Now, it should be no surprise that I’m a book person. My home is a battle between my formidable packing/organizing skills and a tsunami of hardbacks, trades, and used paperbacks. This would be worse I feel if the TPL wasn’t in my life. I don’t shop in bookshops as much as my younger self did. Yes, I’m still awash in purchased books. But reviewing my shelves, most are gifts, older books that call back to my BMV or Chapters wanderings. This buying impulse has been replaced with online holds: a system seemingly designed to mitigate my weakness.
Before creating an account and getting that blue card, my world was limited by money and my memory. I had used libraries before, but they were analog, card catalogues and stack wandering. One was always searching. Not in a sense of trying to find that which can’t be put into words; the book that will answer the questions that I keep in my heart for me alone. No, I mean actually searching for a specific book to solve a problem, a specific story I was interested in. So, if I hadn’t heard of the book, or it was not stocked in the library or shop I was in, it didn’t exist. What was worse was if I didn’t know about it, like a profession, concept, a name, or place. I would never find it. There was only so much that serendipity could do.

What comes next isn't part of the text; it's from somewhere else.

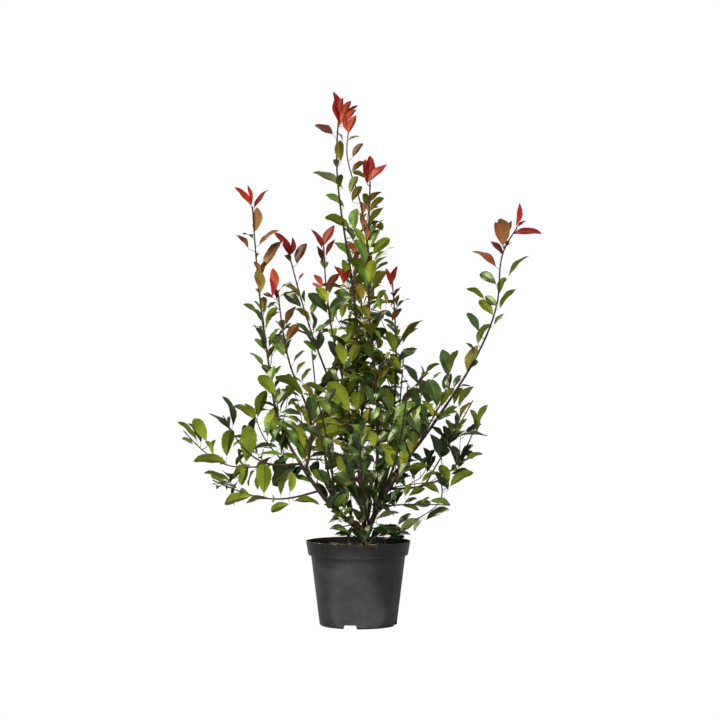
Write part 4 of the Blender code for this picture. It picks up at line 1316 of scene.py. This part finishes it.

Now I have the opposite problem. Scarcity has been replaced with unheard-of abundance. We live in the golden age of publishing, more than anyone could possibly read is created every second. A bibliophile’s dream and nightmare all wrapped in one. I have been given the index section of the world (alas not alphabetized) and am shocked by the size and depth of life. On top of that, most of it is free. With a couple clicks I can reserve five books on any topic at the library. And within a week they appear, all at once, on the reserve shelf, the last four digits of my library card signalling it as a gift for me.
The two main results of infinite knowledge is, one, an underlying anxiety of not reading fast enough and too long list of half read books (sadly deposited in after-hours drop boxes, so my shame is mine and mine alone) and, two, too many books. There is too much to understand, to investigate, and I possess an irrational desire to try. I feel in the grand scheme of things, there are worse impulses to have. I mean what is the harm in being interested in 17th century publishing industry or the top novelists of Malaysia?
The Internet gives the illusion of wisdom, and it’s perhaps a good thing to have the reminder that things are more complicated, and require work. Putting unread books into the after-hours drop box is a good lesson in reality.
Don’t worry, kind reader, knowing is half the battle. Like a determined overweight man, I’m trying to get this under control. It will be a long process and require a bit of willpower and determination, with occasional backsteps, but I will work to be a more reasonable library hold maker.
As I write this, there are ten library books stacked on my desk beside me: two books on statistics, a self-help book about the “reverse job search”, some collections of essays on AOC, A thick tome on the UK Labour party, two books on Canadian history, a couple of procedural thrillers, and an autobiography of Alan Doyle (of Great Big Sea).